My concern is almost all of that text, but one thing is:
“When you close your account, we will continue to store and may use and share the collected information in accordance with this Privacy Policy and our legal and regulatory requirements. We will retain the information as long as necessary to fulfill the purposes for which it was provided, plus any reasonable length of time that is necessary to fulfill our legal, regulatory, and reasonable business purposes.”
What’s this part? “We will retain the information as long as necessary to fulfill the purposes for which it was provided”. Does that mean they will store your information forever? Because “to fulfill the purposes for which it was provided” is an ongoing process until you die, or even after that too. Plus what does “reasonable business purposes” mean?
So it appears when they sell their company years from now all your personal information from your closed account years prior will be transferred to the new owner too. Let’s just hope new owners have the same or better morals than Kroll.
If someone could hack into Kroll, what a pirate’s booty there. Present and past information. They must have a large internet target on their back.

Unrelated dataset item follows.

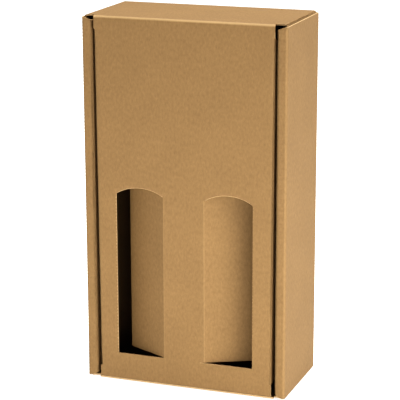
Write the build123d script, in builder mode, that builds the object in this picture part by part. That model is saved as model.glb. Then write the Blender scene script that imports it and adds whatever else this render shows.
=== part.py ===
from build123d import *
import os
from math import cos, radians, sin, sqrt, tan

# Gift box for two wine bottles, die-cut and folded from one sheet of fine corrugated board.
# It stands on its small end.  The origin is on the floor under the middle of the box,
# X runs to the right as seen from the front, Y to the back and Z up.
# Everything is in millimetres.

# Outside of the closed box
box_width = 203.0
box_depth = 100.0
box_height = 360.0

# Board and its folds
board = 1.5                 # thickness of the board
crease_radius = 0.9         # inside radius of a folded crease
hinge_gap = 0.4             # room between a swinging panel's rounded edge and its neighbour
layer_play = 0.3            # room between two loose layers of board that lie side by side

# Hollow side walls: outer wall, narrow front strip and inner wall
side_wall_width = 10.3
side_wall_inset = 2.0       # how far the side walls stop short of the box's top and bottom
strip_slant = 3.0           # how much further a strip's end is cut back at its inner fold
tab_length = 40.0           # locking tabs of the inner walls, in slots in the back
tab_spacing = 180.0         # between the middles of a wall's two tabs
tab_bevel = 0.8             # on the leading corners of a tab

# End walls and their ears
ear_length = 62.0           # how far an ear reaches down the hollow side wall
ear_front_setback = 10.0    # from the front of the box to the ear's side
ear_back_setback = 6.0      # from the back of the box to the ear's other side
ear_corner_radius = 12.0
corner_relief = 3.5         # at the rear corners, between an ear's fold and the back's fold
corner_notch = 6.5          # depth of an end wall's front corner notches
notch_side_gap = 0.5        # from the lid's side edge to the notch
floor_edge_setback = 2.5    # bottom wall's front edge, behind the front of the box

# Lid, which is the front panel
lid_gap_top = 2.0           # gap between the lid and a strip, at the hinge
lid_gap_low = 3.4           # the same at the lower end
side_flap_depth = 26.0
side_flap_end_gap = 12.0    # from the lid's two ends to the side flaps
side_flap_bevel = 9.0       # slant of a side flap's ends
tuck_length = 32.0
tuck_rise_angle = 3.5       # how far the tuck flap springs up off the bottom wall, in degrees
tuck_side_gap = 5.0         # from the lid's side edges to the tuck flap
tuck_corner_radius = 16.0

# The two bottle windows and the flaps cut out of them
window_width = 48.4         # hinge line to far edge, in the middle of its half of the lid
window_sill = 28.4          # height of the windows' lower edge
window_crown = 196.5        # height of the windows' arched top
window_arch_rise = 7.1
cut_width = 0.5             # room round a flap where it was cut from its window
crease_relief = 1.5         # level cut at the upper end of a flap's crease
flap_rest_angle = 27.0      # how far the flaps stand open, in degrees

# Places that follow from these sizes
half_width = box_width / 2
half_height = box_height / 2
front = -box_depth / 2
back = box_depth / 2
fold_radius = crease_radius + board
mid = board / 2             # from a face of the board to its middle
mid_radius = crease_radius + mid
inner_face = half_width - side_wall_width
inner_wall_end = back - board - layer_play
ear_face = half_width - board - layer_play
end_wall_front = front + board + hinge_gap
hinge_y = front + mid
hinge_z = box_height - mid
lid_low = board + hinge_gap
lid_half_top = inner_face - lid_gap_top
lid_half_low = inner_face - lid_gap_low
flap_hinge = (lid_half_top - window_width) / 2
knuckle_reach = mid + hinge_gap

front_plane = Plane(origin=(0, front, 0), x_dir=(1, 0, 0), z_dir=(0, -1, 0))
middle_plane = Plane.XY.offset(half_height)


def lid_half_width(height):
    """Half the lid's width, which narrows evenly from the hinge down."""
    return lid_half_top - (lid_gap_low - lid_gap_top) * (hinge_z - height) / (hinge_z - lid_low)


def arch_height(from_middle, trim):
    """Height of a window's arched top, drawn in by trim, at a distance from its middle."""
    arch_radius = ((window_width / 2) ** 2 + window_arch_rise**2) / (2 * window_arch_rise)
    return window_crown - arch_radius + sqrt((arch_radius - trim) ** 2 - from_middle**2)


def arched_outline(plane, near, far, low, middle, trim):
    """Straight sides on a level sill under one shallow arc, cut level beside the crease."""
    arc_start = middle - window_width / 2 + crease_relief
    near_top = arch_height(middle - arc_start, trim)
    far_top = arch_height(far - middle, trim)
    with BuildSketch(plane) as outline:
        with BuildLine():
            Polyline((arc_start, near_top), (near, near_top), (near, low), (far, low), (far, far_top))
            ThreePointArc((arc_start, near_top), (middle, arch_height(0, trim)), (far, far_top))
        make_face()
    return outline.sketch


# Ears: a quarter fold off each side of an end wall, and a plate in the hollow side wall

with BuildPart() as ears:
    with BuildSketch(Plane.XZ.offset(corner_relief - back)):
        with BuildLine():
            FilletPolyline(
                (ear_face - 2 * fold_radius, box_height - mid),
                (ear_face - mid, box_height - mid),
                (ear_face - mid, box_height - 2 * fold_radius),
                radius=mid_radius,
            )
        trace(line_width=board)
    extrude(amount=back - corner_relief - end_wall_front)

    with BuildSketch(Plane.YZ.offset(ear_face)):
        with Locations((front + ear_front_setback, box_height - fold_radius)):
            ear = Rectangle(
                box_depth - ear_front_setback - ear_back_setback,
                ear_length - fold_radius,
                align=(Align.MIN, Align.MAX),
            )
        fillet(ear.vertices().group_by(Axis.Y)[0], radius=ear_corner_radius)
    extrude(amount=-board)
    mirror(about=Plane.YZ)
    mirror(about=middle_plane)

# Back and the two end walls: one section bent at the back's upper and lower folds, with the ears

with BuildPart() as end_walls:
    with BuildSketch(Plane.YZ):
        with BuildLine():
            FilletPolyline(
                (end_wall_front, box_height - mid),
                (back - mid, box_height - mid),
                (back - mid, mid),
                (front + floor_edge_setback, mid),
                radius=mid_radius,
            )
        trace(line_width=board)
    extrude(amount=ear_face - fold_radius, both=True)
    add(ears.part)

    # Notches that clear the corners of the lid and of the side walls' strips
    with BuildSketch(Plane.XY.offset(box_height)):
        with BuildLine():
            notch_side = Line(
                (lid_half_top + notch_side_gap, front),
                (lid_half_top + notch_side_gap, front + corner_notch),
            )
            TangentArc(notch_side @ 1, (half_width, end_wall_front), tangent=(1, 0))
            Polyline((half_width, end_wall_front), (half_width, front), notch_side @ 0)
        make_face()
        mirror(about=Plane.YZ)
    notches = extrude(amount=-2 * fold_radius, mode=Mode.SUBTRACT)
    mirror(notches, about=middle_plane, mode=Mode.SUBTRACT)

# Tray: the fixed part of the folded sheet

with BuildPart() as tray:
    # Back, outer walls, front strips and inner walls are one bent section
    with BuildSketch(Plane.XY.offset(side_wall_inset)):
        with BuildLine():
            FilletPolyline(
                (0, back - mid),
                (half_width - mid, back - mid),
                (half_width - mid, front + mid),
                (inner_face + mid, front + mid),
                (inner_face + mid, inner_wall_end),
                radius=mid_radius,
            )
        trace(line_width=board)
        mirror(about=Plane.YZ)
    extrude(amount=box_height - 2 * side_wall_inset)

    # The strips and inner walls are cut back at a slant at both ends
    with BuildSketch(front_plane):
        strip_top = box_height - side_wall_inset
        with BuildLine():
            Polyline(
                (half_width - fold_radius, box_height),
                (half_width - fold_radius, strip_top),
                (inner_face, strip_top - strip_slant),
                (inner_face - board, strip_top - strip_slant),
                (inner_face - board, box_height),
                close=True,
            )
        make_face()
        mirror(about=Plane.YZ)
    strip_cut = extrude(amount=front - inner_wall_end, mode=Mode.PRIVATE)
    add(strip_cut, mode=Mode.SUBTRACT)
    mirror(strip_cut, about=middle_plane, mode=Mode.SUBTRACT)

    add(end_walls.part)

    # Slots in the back, and the inner walls' tabs that lock into them
    tab_heights = (half_height - tab_spacing / 2, half_height + tab_spacing / 2)
    with BuildSketch(front_plane.offset(-box_depth)):
        with Locations(*[(inner_face + mid, height) for height in tab_heights]):
            Rectangle(board + 2 * layer_play, tab_length + 2 * layer_play)
        mirror(about=Plane.YZ)
    extrude(amount=board, mode=Mode.SUBTRACT)
    with BuildSketch(Plane.YZ.offset(inner_face)):
        with Locations(*[(inner_wall_end, height) for height in tab_heights]):
            Rectangle(back - inner_wall_end, tab_length, align=(Align.MIN, Align.CENTER))
        chamfer(vertices().group_by(Axis.Y)[-1], length=tab_bevel)
    tabs = extrude(amount=board)
    mirror(tabs, about=Plane.YZ)

# Side flap of the lid, on its right: a quarter fold and a plate that turns into the box

with BuildPart() as side_flap:
    flap_low = lid_low + side_flap_end_gap
    flap_high = hinge_z - side_flap_end_gap
    low_edge = lid_half_width(flap_low)
    high_edge = lid_half_width(flap_high)
    with BuildSketch(Plane.XY.offset(flap_low)):
        with BuildLine():
            FilletPolyline(
                (low_edge - 2 * fold_radius, front + mid),
                (low_edge - mid, front + mid),
                (low_edge - mid, front + side_flap_depth),
                radius=mid_radius,
            )
        trace(line_width=board)
    extrude(amount=flap_high - flap_low, dir=(high_edge - low_edge, 0, flap_high - flap_low))

    # Both ends of the plate slant towards its free edge
    with BuildSketch(Plane.YZ.offset(lid_half_top)):
        for level, way in ((flap_low, 1), (flap_high, -1)):
            with BuildLine():
                Polyline(
                    (front + fold_radius, level),
                    (front + side_flap_depth, level),
                    (front + side_flap_depth, level + way * side_flap_bevel),
                    close=True,
                )
            make_face()
    extrude(amount=-2 * fold_radius - lid_gap_low, mode=Mode.SUBTRACT)

# Lid: rounded hinge edge, panel, lower fold and tuck flap in one section, then its side flaps

with BuildPart() as lid:
    with BuildSketch(Plane.YZ):
        with BuildLine():
            FilletPolyline(
                (hinge_y, hinge_z),
                (hinge_y, lid_low + mid),
                (hinge_y + tuck_length, lid_low + mid + tuck_length * tan(radians(tuck_rise_angle))),
                radius=mid_radius,
            )
        trace(line_width=board)
        with Locations((hinge_y, hinge_z)):
            Circle(mid)
    extrude(amount=lid_half_top, both=True)

    # Sides of the panel taper, and give way to the side flaps' folds
    with BuildSketch(front_plane):
        with BuildLine():
            Polyline(
                (lid_half_top, box_height),
                (lid_half_width(flap_high), flap_high),
                (lid_half_width(flap_high) - fold_radius, flap_high),
                (lid_half_width(flap_low) - fold_radius, flap_low),
                (lid_half_width(flap_low), flap_low),
                (lid_half_low, 0),
                (half_width, 0),
                (half_width, box_height),
                close=True,
            )
        make_face()
        mirror(about=Plane.YZ)
    extrude(amount=-fold_radius, mode=Mode.SUBTRACT)
    add(side_flap.part)
    mirror(side_flap.part, about=Plane.YZ)

    # Tuck flap, narrower than the lid, is cut to length with rounded free corners
    with BuildSketch(Plane.XY):
        with BuildLine():
            tuck_edge = FilletPolyline(
                (lid_half_low - tuck_side_gap, front + fold_radius),
                (lid_half_low - tuck_side_gap, front + tuck_length),
                (0, front + tuck_length),
                radius=tuck_corner_radius,
            )
            Polyline(
                tuck_edge @ 1,
                (0, hinge_y + 2 * tuck_length),
                (half_width, hinge_y + 2 * tuck_length),
                (half_width, front + fold_radius),
                tuck_edge @ 0,
            )
        make_face()
        mirror(about=Plane.YZ)
    extrude(amount=flap_low, mode=Mode.SUBTRACT)

    # Windows, each up to the hinge of its flap
    window_middle = flap_hinge + window_width / 2
    window = arched_outline(
        front_plane, flap_hinge - knuckle_reach, flap_hinge + window_width, window_sill, window_middle, 0
    )
    cutter = extrude(window, amount=-2 * board, mode=Mode.SUBTRACT)
    mirror(cutter, about=Plane.YZ, mode=Mode.SUBTRACT)


# Bottle flaps: each was cut from its window and swings about the window's inner edge

flap_turn = radians(flap_rest_angle)
flap_plane = Plane(
    origin=(flap_hinge, hinge_y, 0),
    x_dir=(cos(flap_turn), sin(flap_turn), 0),
    z_dir=(sin(flap_turn), -cos(flap_turn), 0),
)

with BuildPart() as right_bottle_flap:
    flap_face = arched_outline(
        flap_plane, 0, window_width - cut_width, window_sill + cut_width, window_width / 2, cut_width
    )
    extrude(flap_face, amount=mid, both=True)
    with BuildSketch(Plane.XY.offset(window_sill + cut_width)):
        with Locations((flap_hinge, hinge_y)):
            Circle(mid)
    knuckle_top = arch_height(window_width / 2 - crease_relief, cut_width)
    extrude(amount=knuckle_top - window_sill - cut_width)

with BuildPart() as left_bottle_flap:
    mirror(right_bottle_flap.part, about=Plane.YZ)

os.makedirs("parts", exist_ok=True)

tray.part.label = "tray"
export_step(tray.part, "parts/tray.step")

lid.part.label = "lid"
export_step(lid.part, "parts/lid.step")

left_bottle_flap.part.label = "left_bottle_flap"
export_step(left_bottle_flap.part, "parts/left_bottle_flap.step")

right_bottle_flap.part.label = "right_bottle_flap"
export_step(right_bottle_flap.part, "parts/right_bottle_flap.step")
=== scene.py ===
import math

import bmesh
import bpy
from mathutils import Matrix, Vector, noise
from mathutils.bvhtree import BVHTree
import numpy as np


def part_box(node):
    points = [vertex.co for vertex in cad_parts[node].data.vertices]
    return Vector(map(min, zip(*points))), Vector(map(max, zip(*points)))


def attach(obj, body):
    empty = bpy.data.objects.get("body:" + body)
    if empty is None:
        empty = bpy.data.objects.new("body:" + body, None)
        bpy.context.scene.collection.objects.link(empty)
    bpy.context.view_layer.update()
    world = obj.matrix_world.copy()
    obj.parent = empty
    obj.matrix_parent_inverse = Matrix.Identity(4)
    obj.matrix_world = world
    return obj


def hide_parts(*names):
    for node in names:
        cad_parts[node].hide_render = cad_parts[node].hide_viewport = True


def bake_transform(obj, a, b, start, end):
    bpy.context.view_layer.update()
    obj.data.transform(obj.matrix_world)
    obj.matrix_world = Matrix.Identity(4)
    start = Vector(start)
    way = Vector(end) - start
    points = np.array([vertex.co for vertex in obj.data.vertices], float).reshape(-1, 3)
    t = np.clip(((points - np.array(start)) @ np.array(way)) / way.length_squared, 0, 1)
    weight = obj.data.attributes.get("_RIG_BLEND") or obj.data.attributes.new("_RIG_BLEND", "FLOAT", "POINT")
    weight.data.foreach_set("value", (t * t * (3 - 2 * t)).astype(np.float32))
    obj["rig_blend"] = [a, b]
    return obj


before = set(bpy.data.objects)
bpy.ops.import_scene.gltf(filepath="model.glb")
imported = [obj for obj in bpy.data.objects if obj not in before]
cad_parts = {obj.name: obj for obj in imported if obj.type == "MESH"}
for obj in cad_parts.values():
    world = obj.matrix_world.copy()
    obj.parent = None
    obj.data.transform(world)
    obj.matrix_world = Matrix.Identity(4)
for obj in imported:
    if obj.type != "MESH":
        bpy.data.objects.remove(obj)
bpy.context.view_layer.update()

# Tray: the back, both end walls and the hollow side walls, all fixed once the box is made up.
# It is brown kraft liner on fluted paper, cut, creased and folded, and locked by tabs in the back.
# Its upright folds run across the flutes, so each one is pressed into a row of small ribs.

board = 0.0015
flute_pitch = 0.0033
crease_radius = 0.0009
fold_radius = crease_radius + board
box_low, box_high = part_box("tray")
box_middle = (box_low + box_high) / 2
along_y, along_z = 1, 2

# Corners within a weld of each other are one, and a cut takes in corners within a hair.
weld = 0.00001
hair = 0.000001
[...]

This sounds like a blatant violation of GDPR policy. Unless I’m missing something they should allow you to request deletion of all your personal data. If I remember GDPR correctly the “forget me” request must be honored. There are some exceptions, typically where it is required by law to retain the data, but it is hardly the case here.
1) Depending on how the terms of the privacy policy are implemented in practice it may not be a GDPR violation. What they say in the privacy policy they will do is not necessarily the same as what they will actually do if someone submits a GDPR data-deletion request to them.
2) This product is primarily targeted at people in the U.S. so I doubt they care a great deal about the GDPR.
Great article! Right on point.
I got a similar nonsensical alert from Kroll today. I’ve asked them for more details. Let’s see if they provide them.
Glad I am not the only one who’s seen this sub-standard “protection” from Kroll.